Problem details –
For the material that follows, return exactly the lines from the one with "fold = SPINE_WIDTH / 2" through the one with "depsgraph = bpy.context.evaluated_depsgraph_get()", both ends included.
━━━━━━━━━━
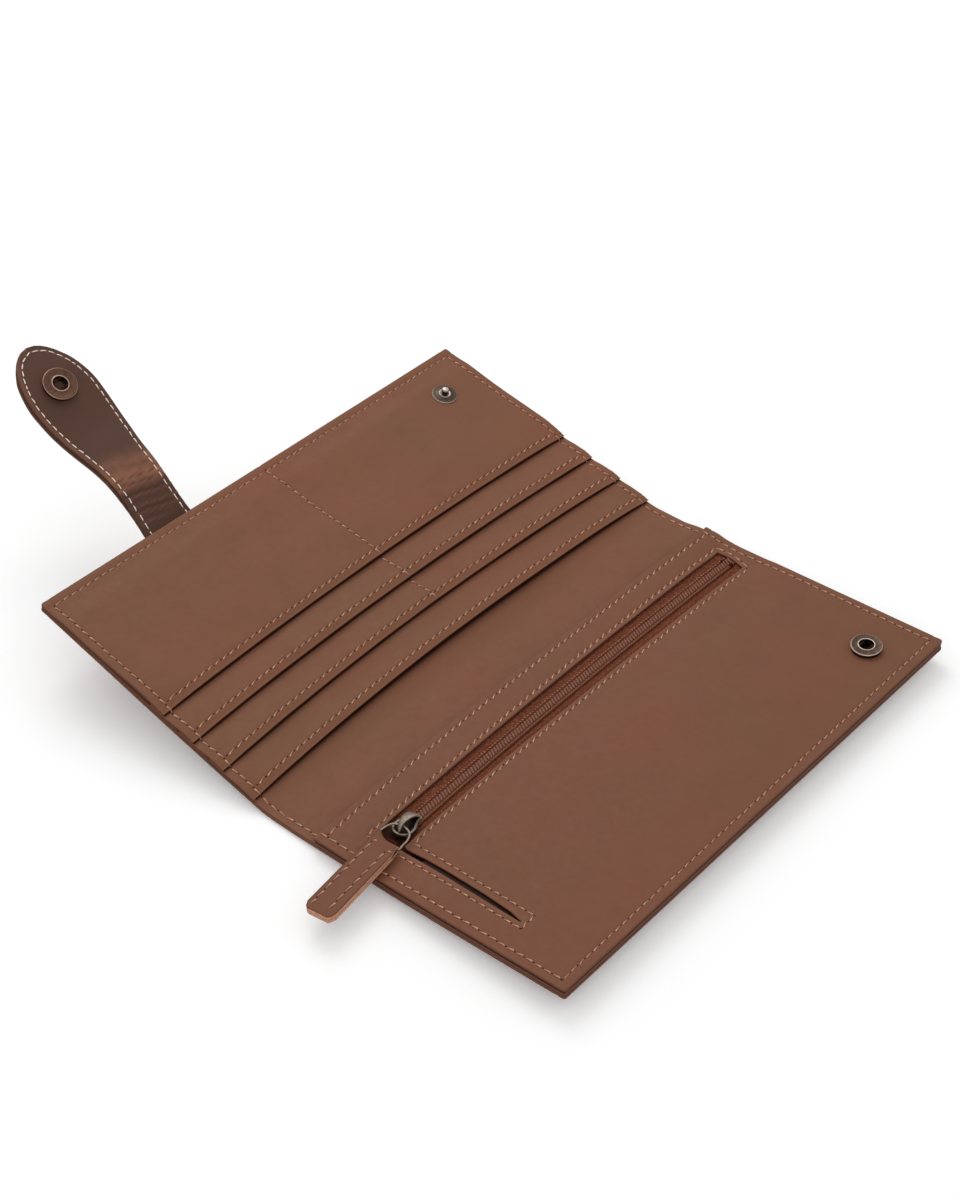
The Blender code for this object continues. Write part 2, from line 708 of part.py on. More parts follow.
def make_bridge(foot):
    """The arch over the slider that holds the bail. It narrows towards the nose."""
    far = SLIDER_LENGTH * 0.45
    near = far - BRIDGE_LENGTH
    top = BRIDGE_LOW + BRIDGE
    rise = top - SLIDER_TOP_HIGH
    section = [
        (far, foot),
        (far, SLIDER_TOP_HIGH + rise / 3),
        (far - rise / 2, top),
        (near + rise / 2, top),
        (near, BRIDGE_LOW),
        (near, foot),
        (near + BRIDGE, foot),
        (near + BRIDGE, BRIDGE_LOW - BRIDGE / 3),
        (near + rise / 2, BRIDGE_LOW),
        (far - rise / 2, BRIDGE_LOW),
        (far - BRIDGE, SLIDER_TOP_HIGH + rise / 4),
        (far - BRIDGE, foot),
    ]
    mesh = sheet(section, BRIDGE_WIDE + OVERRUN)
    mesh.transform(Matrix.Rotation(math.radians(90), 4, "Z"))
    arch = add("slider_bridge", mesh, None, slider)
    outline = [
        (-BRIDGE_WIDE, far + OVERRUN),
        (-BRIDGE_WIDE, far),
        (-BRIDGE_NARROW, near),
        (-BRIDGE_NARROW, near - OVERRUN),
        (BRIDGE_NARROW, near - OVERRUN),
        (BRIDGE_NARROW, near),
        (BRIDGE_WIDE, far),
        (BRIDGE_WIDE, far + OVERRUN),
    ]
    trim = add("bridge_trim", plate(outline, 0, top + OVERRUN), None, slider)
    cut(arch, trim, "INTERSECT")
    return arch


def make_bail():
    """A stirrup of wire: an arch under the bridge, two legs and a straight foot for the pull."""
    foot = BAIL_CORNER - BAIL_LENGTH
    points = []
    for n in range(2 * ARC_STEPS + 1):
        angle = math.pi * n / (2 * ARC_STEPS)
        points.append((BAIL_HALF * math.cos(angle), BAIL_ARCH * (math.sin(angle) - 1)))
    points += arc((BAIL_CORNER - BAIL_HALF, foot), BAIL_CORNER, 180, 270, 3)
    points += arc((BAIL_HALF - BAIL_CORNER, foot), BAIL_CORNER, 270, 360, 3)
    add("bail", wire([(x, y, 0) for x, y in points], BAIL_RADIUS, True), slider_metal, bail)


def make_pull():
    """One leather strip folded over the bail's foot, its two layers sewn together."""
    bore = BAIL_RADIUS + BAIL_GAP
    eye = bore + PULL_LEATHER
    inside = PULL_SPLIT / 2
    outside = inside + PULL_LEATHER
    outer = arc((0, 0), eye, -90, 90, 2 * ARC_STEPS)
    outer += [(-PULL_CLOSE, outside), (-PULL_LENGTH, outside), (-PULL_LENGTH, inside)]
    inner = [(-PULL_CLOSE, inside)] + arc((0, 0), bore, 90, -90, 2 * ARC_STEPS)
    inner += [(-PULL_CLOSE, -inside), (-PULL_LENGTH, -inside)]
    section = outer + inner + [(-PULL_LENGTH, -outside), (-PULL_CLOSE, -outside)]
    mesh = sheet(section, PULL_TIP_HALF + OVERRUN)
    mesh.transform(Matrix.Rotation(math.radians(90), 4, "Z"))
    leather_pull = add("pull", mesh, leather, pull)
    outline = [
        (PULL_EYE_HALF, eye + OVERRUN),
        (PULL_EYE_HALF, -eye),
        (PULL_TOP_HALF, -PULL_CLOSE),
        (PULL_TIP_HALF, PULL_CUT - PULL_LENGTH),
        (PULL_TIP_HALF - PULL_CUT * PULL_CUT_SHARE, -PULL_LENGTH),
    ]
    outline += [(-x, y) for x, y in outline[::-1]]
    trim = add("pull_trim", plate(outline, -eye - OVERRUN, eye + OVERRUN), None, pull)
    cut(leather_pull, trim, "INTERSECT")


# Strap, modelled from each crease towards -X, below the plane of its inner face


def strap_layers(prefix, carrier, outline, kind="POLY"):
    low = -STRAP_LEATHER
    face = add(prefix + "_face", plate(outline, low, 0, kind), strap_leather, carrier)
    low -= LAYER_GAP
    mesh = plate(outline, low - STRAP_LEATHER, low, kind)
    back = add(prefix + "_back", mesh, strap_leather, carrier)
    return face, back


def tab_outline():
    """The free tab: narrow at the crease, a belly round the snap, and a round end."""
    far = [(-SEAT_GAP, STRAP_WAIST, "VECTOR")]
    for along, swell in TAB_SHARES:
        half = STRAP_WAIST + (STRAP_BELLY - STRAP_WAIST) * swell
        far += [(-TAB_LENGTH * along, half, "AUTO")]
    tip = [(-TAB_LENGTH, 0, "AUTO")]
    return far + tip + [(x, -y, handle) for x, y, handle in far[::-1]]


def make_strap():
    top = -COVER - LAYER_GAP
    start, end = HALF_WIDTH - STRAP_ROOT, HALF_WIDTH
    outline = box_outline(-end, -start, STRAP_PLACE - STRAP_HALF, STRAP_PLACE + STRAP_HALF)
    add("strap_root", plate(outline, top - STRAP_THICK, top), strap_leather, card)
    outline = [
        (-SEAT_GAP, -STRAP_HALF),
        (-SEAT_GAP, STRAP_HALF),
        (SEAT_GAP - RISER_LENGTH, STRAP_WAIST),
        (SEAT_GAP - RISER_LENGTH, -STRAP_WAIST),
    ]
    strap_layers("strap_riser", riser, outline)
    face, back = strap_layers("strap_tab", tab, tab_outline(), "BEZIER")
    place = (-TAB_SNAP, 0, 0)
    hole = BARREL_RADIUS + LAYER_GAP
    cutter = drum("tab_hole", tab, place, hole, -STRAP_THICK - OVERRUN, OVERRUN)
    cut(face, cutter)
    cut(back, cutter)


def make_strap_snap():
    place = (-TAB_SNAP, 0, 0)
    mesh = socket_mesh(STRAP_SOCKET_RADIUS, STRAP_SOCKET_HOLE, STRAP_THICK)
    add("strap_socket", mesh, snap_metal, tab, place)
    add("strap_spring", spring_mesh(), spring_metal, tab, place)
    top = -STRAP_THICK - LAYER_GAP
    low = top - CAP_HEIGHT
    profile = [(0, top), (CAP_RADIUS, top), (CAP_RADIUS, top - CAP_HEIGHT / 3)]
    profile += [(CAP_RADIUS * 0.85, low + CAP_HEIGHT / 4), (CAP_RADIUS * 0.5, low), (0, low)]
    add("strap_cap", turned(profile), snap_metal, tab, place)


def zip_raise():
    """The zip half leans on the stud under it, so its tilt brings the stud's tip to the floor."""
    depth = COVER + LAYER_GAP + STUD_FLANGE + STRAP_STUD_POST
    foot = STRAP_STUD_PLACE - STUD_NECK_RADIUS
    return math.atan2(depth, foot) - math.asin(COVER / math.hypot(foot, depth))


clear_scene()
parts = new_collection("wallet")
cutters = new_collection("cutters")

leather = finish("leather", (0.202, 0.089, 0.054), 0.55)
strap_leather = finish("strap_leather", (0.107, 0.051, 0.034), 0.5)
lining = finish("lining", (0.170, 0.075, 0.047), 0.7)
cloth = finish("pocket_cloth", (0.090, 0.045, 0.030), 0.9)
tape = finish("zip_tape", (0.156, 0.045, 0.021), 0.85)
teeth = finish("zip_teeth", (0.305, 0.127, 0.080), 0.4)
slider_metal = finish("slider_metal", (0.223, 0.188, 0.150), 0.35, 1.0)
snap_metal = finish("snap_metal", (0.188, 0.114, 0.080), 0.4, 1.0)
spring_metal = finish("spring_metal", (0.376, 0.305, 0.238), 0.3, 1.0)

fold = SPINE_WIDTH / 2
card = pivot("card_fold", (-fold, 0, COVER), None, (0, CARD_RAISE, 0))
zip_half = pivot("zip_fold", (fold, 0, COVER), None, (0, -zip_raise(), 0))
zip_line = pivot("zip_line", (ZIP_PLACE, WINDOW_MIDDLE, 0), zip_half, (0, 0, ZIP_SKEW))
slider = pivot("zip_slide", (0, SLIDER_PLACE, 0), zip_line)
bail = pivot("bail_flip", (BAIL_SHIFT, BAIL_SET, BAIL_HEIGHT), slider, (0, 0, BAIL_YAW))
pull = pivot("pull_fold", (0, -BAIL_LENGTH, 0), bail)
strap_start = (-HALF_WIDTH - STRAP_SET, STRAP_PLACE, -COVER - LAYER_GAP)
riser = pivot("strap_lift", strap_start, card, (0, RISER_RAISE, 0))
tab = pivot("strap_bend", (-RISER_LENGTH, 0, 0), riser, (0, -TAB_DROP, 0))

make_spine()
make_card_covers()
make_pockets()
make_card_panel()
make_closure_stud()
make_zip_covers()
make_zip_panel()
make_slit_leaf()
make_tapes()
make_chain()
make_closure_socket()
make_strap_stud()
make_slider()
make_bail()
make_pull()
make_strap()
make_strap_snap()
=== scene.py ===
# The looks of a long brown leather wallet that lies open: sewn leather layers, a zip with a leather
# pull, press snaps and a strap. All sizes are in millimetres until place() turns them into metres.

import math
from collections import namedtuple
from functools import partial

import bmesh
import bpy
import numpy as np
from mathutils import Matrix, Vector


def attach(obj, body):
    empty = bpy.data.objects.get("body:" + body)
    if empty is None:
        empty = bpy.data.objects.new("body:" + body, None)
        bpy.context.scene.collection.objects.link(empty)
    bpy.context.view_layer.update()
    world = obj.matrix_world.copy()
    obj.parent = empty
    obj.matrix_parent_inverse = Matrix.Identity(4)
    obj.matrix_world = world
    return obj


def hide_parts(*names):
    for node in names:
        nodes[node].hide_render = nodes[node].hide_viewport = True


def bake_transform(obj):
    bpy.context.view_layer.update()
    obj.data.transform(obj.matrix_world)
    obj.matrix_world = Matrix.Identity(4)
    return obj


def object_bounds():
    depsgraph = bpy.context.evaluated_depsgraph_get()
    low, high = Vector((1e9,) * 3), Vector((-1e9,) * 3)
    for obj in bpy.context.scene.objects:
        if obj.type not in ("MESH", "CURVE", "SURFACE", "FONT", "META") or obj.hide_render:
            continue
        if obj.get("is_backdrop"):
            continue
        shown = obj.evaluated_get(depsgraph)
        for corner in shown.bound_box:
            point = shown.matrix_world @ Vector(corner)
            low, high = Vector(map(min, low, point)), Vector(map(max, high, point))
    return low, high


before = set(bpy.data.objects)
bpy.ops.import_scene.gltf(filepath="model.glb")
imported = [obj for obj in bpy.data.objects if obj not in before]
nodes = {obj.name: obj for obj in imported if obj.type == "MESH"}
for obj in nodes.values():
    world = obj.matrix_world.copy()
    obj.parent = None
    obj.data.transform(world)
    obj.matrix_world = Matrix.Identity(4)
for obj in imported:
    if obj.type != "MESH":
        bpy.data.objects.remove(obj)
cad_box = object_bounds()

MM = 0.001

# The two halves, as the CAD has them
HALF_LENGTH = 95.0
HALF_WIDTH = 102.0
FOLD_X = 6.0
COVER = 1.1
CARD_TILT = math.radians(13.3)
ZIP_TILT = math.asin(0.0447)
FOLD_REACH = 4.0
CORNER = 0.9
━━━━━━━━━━
Solution –
fold = SPINE_WIDTH / 2
card = pivot("card_fold", (-fold, 0, COVER), None, (0, CARD_RAISE, 0))
zip_half = pivot("zip_fold", (fold, 0, COVER), None, (0, -zip_raise(), 0))
zip_line = pivot("zip_line", (ZIP_PLACE, WINDOW_MIDDLE, 0), zip_half, (0, 0, ZIP_SKEW))
slider = pivot("zip_slide", (0, SLIDER_PLACE, 0), zip_line)
bail = pivot("bail_flip", (BAIL_SHIFT, BAIL_SET, BAIL_HEIGHT), slider, (0, 0, BAIL_YAW))
pull = pivot("pull_fold", (0, -BAIL_LENGTH, 0), bail)
strap_start = (-HALF_WIDTH - STRAP_SET, STRAP_PLACE, -COVER - LAYER_GAP)
riser = pivot("strap_lift", strap_start, card, (0, RISER_RAISE, 0))
tab = pivot("strap_bend", (-RISER_LENGTH, 0, 0), riser, (0, -TAB_DROP, 0))

make_spine()
make_card_covers()
make_pockets()
make_card_panel()
make_closure_stud()
make_zip_covers()
make_zip_panel()
make_slit_leaf()
make_tapes()
make_chain()
make_closure_socket()
make_strap_stud()
make_slider()
make_bail()
make_pull()
make_strap()
make_strap_snap()
=== scene.py ===
# The looks of a long brown leather wallet that lies open: sewn leather layers, a zip with a leather
# pull, press snaps and a strap. All sizes are in millimetres until place() turns them into metres.

import math
from collections import namedtuple
from functools import partial

import bmesh
import bpy
import numpy as np
from mathutils import Matrix, Vector


def attach(obj, body):
    empty = bpy.data.objects.get("body:" + body)
    if empty is None:
        empty = bpy.data.objects.new("body:" + body, None)
        bpy.context.scene.collection.objects.link(empty)
    bpy.context.view_layer.update()
    world = obj.matrix_world.copy()
    obj.parent = empty
    obj.matrix_parent_inverse = Matrix.Identity(4)
    obj.matrix_world = world
    return obj


def hide_parts(*names):
    for node in names:
        nodes[node].hide_render = nodes[node].hide_viewport = True


def bake_transform(obj):
    bpy.context.view_layer.update()
    obj.data.transform(obj.matrix_world)
    obj.matrix_world = Matrix.Identity(4)
    return obj


def object_bounds():
    depsgraph = bpy.context.evaluated_depsgraph_get()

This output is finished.